Plusieurs auteurs (Doll, Fasterding) s’interrogent sur la nécessité de ces lois spéciales sur le fermage rural, sur la conclusion des baux ou sur les mutations foncières. Plusieurs demandes d’abrogation de la loi de mutation foncière ont été formulées mais l’abrogation a cependant été refusée notamment à cause des possibilités d’attribution préférentielle des exploitations agricoles en cas de succession contenues dans cette loi, ce dispositif étant considéré indispensable dans les régions d’Allemagne ou il n’existe aucun règlement spécial pour la transmission des « fermes » et aucun droit successoral en matière de transmission à un héritier principal.
Les points abordés ne permettent pas de comprendre entièrement les dynamiques foncières en jeu dans les parties est et ouest de l’Allemagne.
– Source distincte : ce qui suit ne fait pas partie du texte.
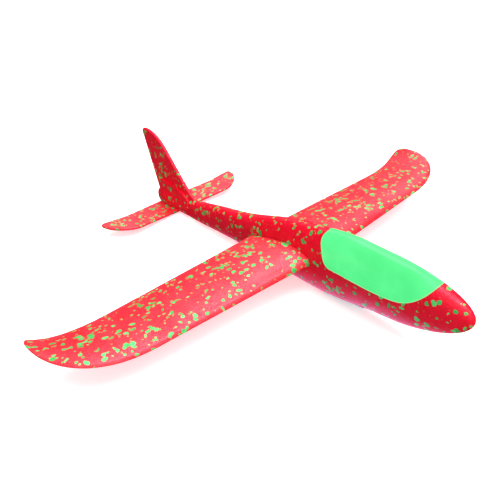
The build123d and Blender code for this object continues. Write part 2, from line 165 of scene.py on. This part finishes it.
def foam_material(name, shift, crowding, reds, gloss):
    """Moulded beaded foam: red beads pressed together, with scattered green beads among them.

    shift moves the pattern, in millimetres. crowding adds green beads.
    """
    look = Look(name)
    base_red, deep_red, pale_red = reds
    look.mm = look.vector("ADD", look.mm, shift)
    bent = look.warp(2.4, 0.8, look.warp(8.0, 2.6))
    beads = look.cells(BEAD_SIZE, bent)
    pick = look.channels(beads.outputs["Color"])
    crowd = look.noise(9.0, 1.0, beads.outputs["Position"])
    drift = look.noise(60.0, 1.0, beads.outputs["Position"])
    score = look.math("MULTIPLY_ADD", crowd, 0.9, pick[0])
    score = look.math("MULTIPLY_ADD", drift, 0.25, score)
    chosen = look.math("GREATER_THAN", score, GREEN_SCORE - crowding)
    blob = look.ease(beads.outputs["Distance"], 0.56, 0.66, 1.0, 0.0)
    large = look.math("MULTIPLY", chosen, blob)

    crumbs = look.cells(CRUMB_SIZE, look.warp(4.0, 0.8))
    crumb_pick = look.channels(crumbs.outputs["Color"])
    crumb_chosen = look.math("GREATER_THAN", crumb_pick[0], GREEN_CRUMB_SCORE)
    crumb_blob = look.ease(crumbs.outputs["Distance"], 0.45, 0.58, 1.0, 0.0)
    small = look.math("MULTIPLY", crumb_chosen, crumb_blob)
    green = look.math("MAXIMUM", large, small)

    buried_pick = look.math("GREATER_THAN", crumb_pick[1], BURIED_SCORE)
    buried_blob = look.ease(crumbs.outputs["Distance"], 0.15, 0.6, 0.5, 0.0)
    buried = look.math("MULTIPLY", buried_pick, buried_blob)

    red = look.mix(look.ease(pick[1], 0.0, 1.0, 0.0, 0.45), base_red, deep_red)
    red = look.mix(look.ease(look.noise(22.0, 3.0), 0.35, 0.75, 0.0, 0.5), red, pale_red)
    red = look.mix(look.ease(look.noise(1.1, 3.0), 0.40, 0.68, 0.0, 0.65), red, pale_red)
    red = look.mix(buried, red, BURIED)
    leaf = look.mix(look.ease(pick[2], 0.0, 1.0), BEAD_GREEN, BEAD_GREEN_DEEP)
    colour = look.mix(green, red, leaf)

    seam = look.cells(BEAD_SIZE, bent, "DISTANCE_TO_EDGE").outputs["Distance"]
    seam_height = look.ease(seam, 0.0, 0.09)
    dimple = look.math("MULTIPLY_ADD", look.noise(DIMPLE_SIZE, 2.0), DIMPLE_SHARE, seam_height)
    height = look.math("MULTIPLY_ADD", look.noise(GRAIN_SIZE, 3.0), GRAIN_SHARE, dimple)
    rough = look.ease(look.noise(5.0, 3.0), 0.3, 0.7, 0.31, 0.43)
    return look.finish(
        base_color=colour, roughness=rough,
        specular_ior_level=gloss, specular_tint=FOAM_GLOSS_TINT,
        normal=look.bump(height, RELIEF_DEPTH, 0.6),
    )


# ---------------------------------------------------------------- canopy

CANOPY_GLOWS = ((0.11, 0.83, 0.27, 1), (0.13, 0.88, 0.31, 1))
# the paler glow painted on the shell's edges, a painted highlight
CANOPY_RIM_HIGHLIGHT = (0.50, 0.92, 0.40, 1)
CANOPY_PLASTICS = ((0.02, 0.10, 0.04, 1), (0.03, 0.14, 0.05, 1))
# how far in from an edge the shell's glow is painted paler: a painted highlight for the light its
# edges catch
CANOPY_HIGHLIGHT_RIM_WIDTH = 0.0022


def canopy_material():
    """Frosted green plastic with the lamps lit behind it."""
    look = Look("lit_canopy")
    cloud = look.ease(look.noise(26.0, 2.0), 0.3, 0.7)
    glow = look.mix(cloud, *CANOPY_GLOWS)
    # a painted highlight: the glow is paler where the bevelled normal leaves the true one, near the
    # shell's edges
    rounded = look.node("Bevel", {"Radius": CANOPY_HIGHLIGHT_RIM_WIDTH}, samples=6).outputs[0]
    true = look.node("NewGeometry").outputs["Normal"]
    facing = look.node("VectorMath", {0: rounded, 1: true}, operation="DOT_PRODUCT")
    rim = look.ease(facing.outputs["Value"], 0.80, 0.995, 0.8, 0.0)
    glow = look.mix(rim, glow, CANOPY_RIM_HIGHLIGHT)
    base = look.mix(cloud, *CANOPY_PLASTICS)
    frost = look.noise(0.35, 2.0)
    return look.finish(
        base_color=base, roughness=look.ease(frost, 0.3, 0.7, 0.22, 0.32), specular_ior_level=0.25,
        emission_color=glow, emission_strength=0.84,
        normal=look.bump(frost, 0.02, 0.3),
    )


# ---------------------------------------------------------------- small parts

# the darker and the lighter tone of each finish
BLACKS = ((0.018, 0.018, 0.02, 1), (0.034, 0.034, 0.037, 1))
SCREW_STEELS = ((0.42, 0.42, 0.43, 1), (0.66, 0.66, 0.67, 1))
CELL_STEELS = ((0.50, 0.50, 0.50, 1), (0.74, 0.74, 0.73, 1))
CHIP_BLACKS = ((0.010, 0.010, 0.011, 1), (0.022, 0.022, 0.024, 1))
GLAZE_BLACKS = ((0.02, 0.02, 0.022, 1), (0.10, 0.10, 0.10, 1))
SWITCH_WHITES = ((0.66, 0.66, 0.64, 1), (0.80, 0.80, 0.78, 1))
BUTTON_GREYS = ((0.20, 0.20, 0.21, 1), (0.29, 0.29, 0.30, 1))
BOARD_GREENS = ((0.010, 0.105, 0.035, 1), (0.014, 0.125, 0.045, 1))
TRACK_GREEN = (0.035, 0.23, 0.085, 1)
PAD_TIN = (0.80, 0.74, 0.60, 1)
LAMP_PLASTIC = (0.05, 0.5, 0.16, 1)
LAMP_GLOWS = ((0.16, 0.86, 0.32, 1), (0.42, 0.95, 0.52, 1))


def moulded_plastic(name, tones, roughness):
    """Plastic or resin with a fine spark-eroded grain and faint patches between two tones."""
    look = Look(name)
    spark = look.noise(0.3, 3.0)
    patch = look.ease(look.noise(6.0, 2.0), 0.35, 0.7)
    return look.finish(
        base_color=look.mix(patch, *tones),
        roughness=look.ease(spark, 0.3, 0.7, roughness - 0.07, roughness + 0.07),
        normal=look.bump(spark, 0.03, 0.5),
    )


def metal(name, tones, roughness, stretch=(1, 1, 1)):
    """Bright metal with fine marks, drawn out along an axis where stretch is small."""
    look = Look(name)
    streak = look.noise(0.5, 4.0, look.vector("MULTIPLY", look.mm, stretch))
    return look.finish(
        base_color=look.mix(look.ease(streak, 0.3, 0.7), *tones), metallic=1.0,
        roughness=look.ease(look.noise(1.2, 3.0), 0.3, 0.7, roughness - 0.08, roughness + 0.08),
        normal=look.bump(streak, 0.008, 0.3),
    )


def board_material():
    """Green solder mask over faint tracks, with small tinned pads."""
    look = Look("board_green")
    tracks = look.node("TexBrick", {
        "Vector": look.mm, "Color1": BOARD_GREENS[0], "Color2": BOARD_GREENS[1],
        "Mortar": TRACK_GREEN, "Scale": 0.45, "Mortar Size": 0.09,
    })
    pads = look.cells(3.1)
    pad = look.ease(pads.outputs["Distance"], 0.12, 0.16, 1.0, 0.0)
    weave = look.noise(0.25, 2.0)
    return look.finish(
        base_color=look.mix(pad, tracks.outputs[0], PAD_TIN), metallic=pad,
        roughness=look.ease(weave, 0.3, 0.7, 0.26, 0.4),
        normal=look.bump(look.math("ADD", weave, pad), 0.02, 0.5),
    )


def lamp_material():
    """A clear green-tinted lamp whose glow varies in soft patches."""
    look = Look("lamp_green")
    haze = look.ease(look.noise(1.3, 2.0), 0.3, 0.7)
    return look.finish(
        base_color=LAMP_PLASTIC,
        roughness=look.ease(look.noise(0.4, 2.0), 0.3, 0.7, 0.08, 0.2),
        emission_color=look.mix(haze, *LAMP_GLOWS),
        emission_strength=0.95,
    )


def wear(names, material):
    """Gives the CAD nodes this material in place of their plain one."""
    for name in names:
        slots = nodes[name].material_slots
        if not slots:
            nodes[name].data.materials.append(material)
        for entry in nodes[name].material_slots:
            entry.material = material


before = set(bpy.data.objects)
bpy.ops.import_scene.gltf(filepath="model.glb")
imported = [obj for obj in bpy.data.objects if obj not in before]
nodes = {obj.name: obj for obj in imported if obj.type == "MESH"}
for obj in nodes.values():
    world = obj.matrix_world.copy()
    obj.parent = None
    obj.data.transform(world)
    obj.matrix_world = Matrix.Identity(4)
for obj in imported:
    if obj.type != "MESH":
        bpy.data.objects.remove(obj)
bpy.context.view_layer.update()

wear(["fuselage"], foam_material("foam_pod", (0, 35, 80), -0.02, POD_REDS, 0.6))
# the wings and tailplane wear the pinker reds, their painted sheen
wear(["wing_left"], foam_material("foam_port_wing", (310, 20, 45), 0.0, WING_REDS_PINKED_FOR_SHEEN, 0.8))
wear(["wing_right"], foam_material("foam_starboard_wing", (0, 0, 140), 0.02, WING_REDS_PINKED_FOR_SHEEN, 0.8))
wear(["tailplane"], foam_material("foam_tail", (70, 50, 0), 0.05, WING_REDS_PINKED_FOR_SHEEN, 0.8))
wear(["canopy"], canopy_material())
black = moulded_plastic("black_plastic", BLACKS, 0.45)
wear(["light_housing", "battery_cover", "switch_body"], black)
steel = metal("screw_steel", SCREW_STEELS, 0.32)
wear(["cover_screw", "board_screws", "contact_spring"], steel)
wear(["spring_plate", "contact_plate", "switch_spring"], steel)
drawn_steel = metal("cell_steel", CELL_STEELS, 0.26, (0.15, 1, 1))
wear(["button_cell_1", "button_cell_2", "button_cell_3"], drawn_steel)
wear(["circuit_board"], board_material())
wear(["driver_chip"], moulded_plastic("chip_resin", CHIP_BLACKS, 0.2))
wear(["resistors"], moulded_plastic("resistor_glaze", GLAZE_BLACKS, 0.3))
wear(["led_rear", "led_front"], lamp_material())
wear(["switch_plunger"], moulded_plastic("switch_white", SWITCH_WHITES, 0.35))
wear(["button_cap"], moulded_plastic("button_grey", BUTTON_GREYS, 0.5))


# ---------------------------------------------------------------- switch spring

def return_spring():
    """The switch's spring as a piece of its own: a copy of the rigid spring, which is hidden."""
    rigid = nodes["switch_spring"]
    coil = bpy.data.objects.new("return_spring", rigid.data.copy())
    bpy.context.scene.collection.objects.link(coil)
    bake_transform(coil)
    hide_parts("switch_spring")


return_spring()


# ---------------------------------------------------------------- floor, light and camera

def stage_floor():
    """A pale floor, seen only from above, that throws back little light of its own."""
    mesh = bpy.data.meshes.new("floor")
    half = FLOOR_HALF
    corners = [(-half, -half, 0), (half, -half, 0), (half, half, 0), (-half, half, 0)]
    mesh.from_pydata(corners, [], [(0, 1, 2, 3)])
    floor = bpy.data.objects.new("floor", mesh)
    floor.location.z = -FLOOR_DROP
    bpy.context.scene.collection.objects.link(floor)
    look = Look("floor_paint")
    rays = look.node("LightPath").outputs
    seen = rays["Is Camera Ray"]
    paint = look.mix(rays["Is Glossy Ray"], look.mix(seen, FLOOR_BOUNCE, FLOOR_SEEN), FLOOR_GLOSS)
    matt = look.node("BsdfDiffuse", {"Color": paint})
    lift = look.node("Emission", {"Strength": look.math("MULTIPLY", seen, SHADOW_FILL)})
    lit = look.node("AddShader", {0: matt.outputs[0], 1: lift.outputs[0]})
    clear = look.node("BsdfTransparent")
    below = look.node("NewGeometry").outputs["Backfacing"]
    open_to = look.math("MAXIMUM", below, rays["Is Shadow Ray"])
    shader = look.node("MixShader", {0: open_to, 1: lit.outputs[0], 2: clear.outputs[0]})
    look.node("OutputMaterial", {"Surface": shader.outputs[0]})
    mesh.materials.append(look.material)


def direction(azimuth, elevation):
    """The unit vector towards that azimuth and elevation, both in radians."""
    flat = math.cos(elevation)
    return Vector((flat * math.cos(azimuth), flat * math.sin(azimuth), math.sin(elevation)))


def sun(name, azimuth, elevation, strength, spread, colour):
    data = bpy.data.lights.new(name, "SUN")
    data.energy = strength
    data.angle = math.radians(spread)
    data.color = colour[:3]
    lamp = bpy.data.objects.new(name, data)
    towards = direction(math.radians(azimuth), math.radians(elevation))
    lamp.rotation_mode = "QUATERNION"
    lamp.rotation_quaternion = towards.to_track_quat("Z", "Y")
    bpy.context.scene.collection.objects.link(lamp)


def studio():
    """The picture settings, the sky and the soft lamps."""
    scene = bpy.context.scene
    scene.view_settings.view_transform = "Standard"
    scene.view_settings.look = "Medium High Contrast"
    world = bpy.data.worlds.new("studio")
    world.use_nodes = True
    tree = world.node_tree
    background = tree.nodes["Background"]
    background.inputs["Color"].default_value = WHITE
    rays = tree.nodes.new("ShaderNodeLightPath").outputs
    gloss = tree.nodes.new("ShaderNodeMapRange")
    gloss.inputs["To Min"].default_value = SKY_LIGHT
    gloss.inputs["To Max"].default_value = SKY_GLOSS
    tree.links.new(rays["Is Glossy Ray"], gloss.inputs["Value"])
    seen = tree.nodes.new("ShaderNodeMapRange")
    seen.inputs["To Max"].default_value = SKY_SEEN
    tree.links.new(rays["Is Camera Ray"], seen.inputs["Value"])
    tree.links.new(gloss.outputs[0], seen.inputs["To Min"])
    tree.links.new(seen.outputs[0], background.inputs["Strength"])
    scene.world = world
    for name, settings in SUNS.items():
        sun(name, *settings)


def make_camera():
    """The camera, round the middle of the model and tipped over by its roll."""
    data = bpy.data.cameras.new("camera")
    data.lens = CAMERA_LENS
    data.sensor_width = SENSOR_WIDTH
    data.clip_start, data.clip_end = 0.01, 200.0
    camera = bpy.data.objects.new("camera", data)
    back = direction(CAMERA_AZIMUTH, CAMERA_ELEVATION)
    camera.location = CAMERA_TARGET + back * CAMERA_DISTANCE
    level = back.to_track_quat("Z", "Y").to_matrix()
    camera.rotation_euler = (level @ Matrix.Rotation(CAMERA_ROLL, 3, "Z")).to_euler()
    bpy.context.scene.collection.objects.link(camera)
    bpy.context.scene.camera = camera


stage_floor()
studio()
make_camera()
Il serait intéressant d’approfondir le fonctionnement des grandes exploitations. En effet, derrière le terme exploitation de personne morale, on peut retrouver des exploitations très différentes : certaines se rapprochant des exploitations familiales, d’autres appartenant à des fonds de pension sont gérées de manière capitaliste.
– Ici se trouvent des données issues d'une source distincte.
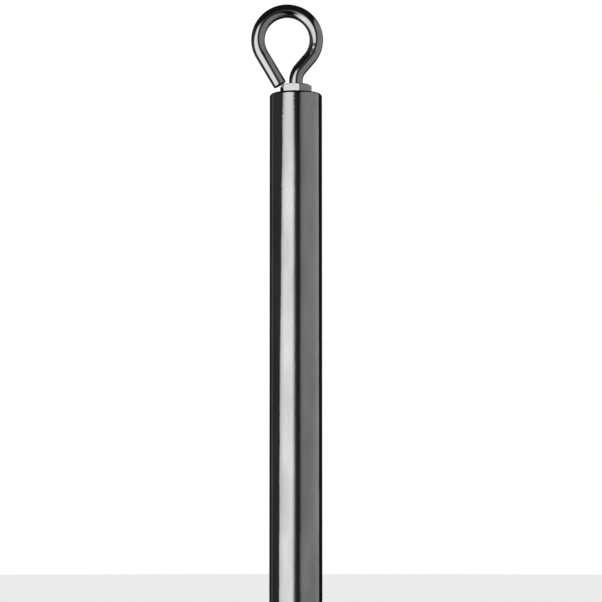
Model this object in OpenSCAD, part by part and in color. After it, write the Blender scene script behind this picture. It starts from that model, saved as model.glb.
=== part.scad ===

Par ailleurs, il faudrait aussi examiner de plus près les modes de faire valoir de la terre. A partir des données collectées, nous avons pu observer une préférence du faire valoir indirect dans la partie est de l’Allemagne mais il n’a pas été possible de quantifier ou d’analyser le développement de l’agriculture par prestation de service, une agriculture en pleine expansion dans plusieurs pays européens (France, Angleterre).
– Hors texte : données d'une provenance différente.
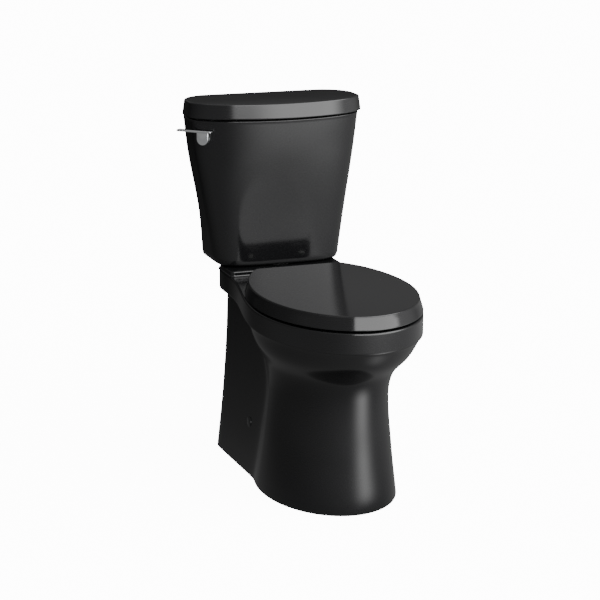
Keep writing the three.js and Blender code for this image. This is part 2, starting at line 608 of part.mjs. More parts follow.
function makeSeatRing() {
  const rear = 97;
  const outer = loft([
    { z: RING.bottom, points: seatOutline(SEAT.over - RING.clear - 3, rear) },
    { z: RING.bottom + 4, points: seatOutline(SEAT.over - RING.clear, rear) },
    { z: RING.top - 5, points: seatOutline(1 - RING.clear, rear) },
    { z: RING.top, points: seatOutline(-RING.clear - 4, rear) },
  ]);
  const hole = { half: RING.holeHalf, centre: RIM_CENTRE, front: RING.holeFront, rear: RING.holeRear };
  const inner = loft([
    { z: RING.bottom - 1, points: oval(shrink(hole, -3), 40) },
    { z: RING.top - 6, points: oval(hole, 40) },
    { z: RING.top + 1, points: oval(shrink(hole, -8), 40) },
  ]);
  const lugs = [-1, 1].map((side) => hingeLug(
    ...[side * 44, side * 57.4].sort((a, b) => a - b), [rear - 6, HINGE.y, 430.5, RING.top - 1]));
  piece('seat_ring', cut(join(cut(outer, inner), ...lugs), lugBores()), seatPlastic);
  const pads = {
    front_left: [-88, -292], front_right: [88, -292], rear_left: [-122, 10], rear_right: [122, 10],
  };
  for (const [corner, [x, y]] of Object.entries(pads)) {
    piece(`ring_bumper_${corner}`, rod(x, y, RIM_TOP + GAP, RING.bottom - GAP, 7, 14), rubber);
  }
}

function makeHinges() {
  for (const side of [-1, 1]) {
    const end = side < 0 ? 'left' : 'right';
    const [x0, x1] = [side * 58, side * 82].sort((a, b) => a - b);
    const { x, y } = HINGE.bolt;
    const foot = box(x0, x1, 106, 146, RIM_TOP + GAP, 428);
    const ear = join(box(x0, x1, HINGE.y - 7, HINGE.y + 7, 424, HINGE.z),
      crossRod(x0, x1, HINGE.y, HINGE.z, HINGE.radius, 20));
    const pocket = rod(side * x, y, RIM_TOP, 430, 5, 16);
    piece(`hinge_post_${end}`, cut(join(foot, ear), lugBores(), pocket), seatPlastic);
    const [p0, p1] = [side * 43.5, side * 94.5].sort((a, b) => a - b);
    piece(`hinge_pin_${end}`, crossRod(p0, p1, HINGE.y, HINGE.z, HINGE.pin, 16), brass);
    const shank = rod(side * x, y, 352, 429, 4, 12);
    piece(`seat_bolt_${end}`, join(shank, rod(side * x, y, 428 + GAP, 431, 8, 16)), whitePlastic);
    piece(`seat_nut_${end}`, nut(side * x, y, 364, RIM_BOTTOM - 2 * GAP, 4.4, 11), whitePlastic);
  }
}

makeBowl();
makeSideCaps();
makeTank();
makeTankLid();
makeLever();
makeFlushValve();
makeFillValve();
makeRefillTube();
makeTankBolts();
makeSeatLid();
makeSeatRing();
makeHinges();
toilet.position.y = -OUTLET.y;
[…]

A l’ouest, il serait important de comprendre la part de la pluriactivité dans le fonctionnement des exploitations agricoles. Au regard des taux d’ouverture du marché foncier à l’ouest, il semblerait que les familles paysannes soient peu enclines à vendre leurs terres. En cas d’insuffisance de revenus courants; elles se tourneraient plutôt vers la recherche d’activités complémentaires extérieures et/ ou la location de terres pour bénéficier des plus-values foncières liée à l’avancement du front « urbain ».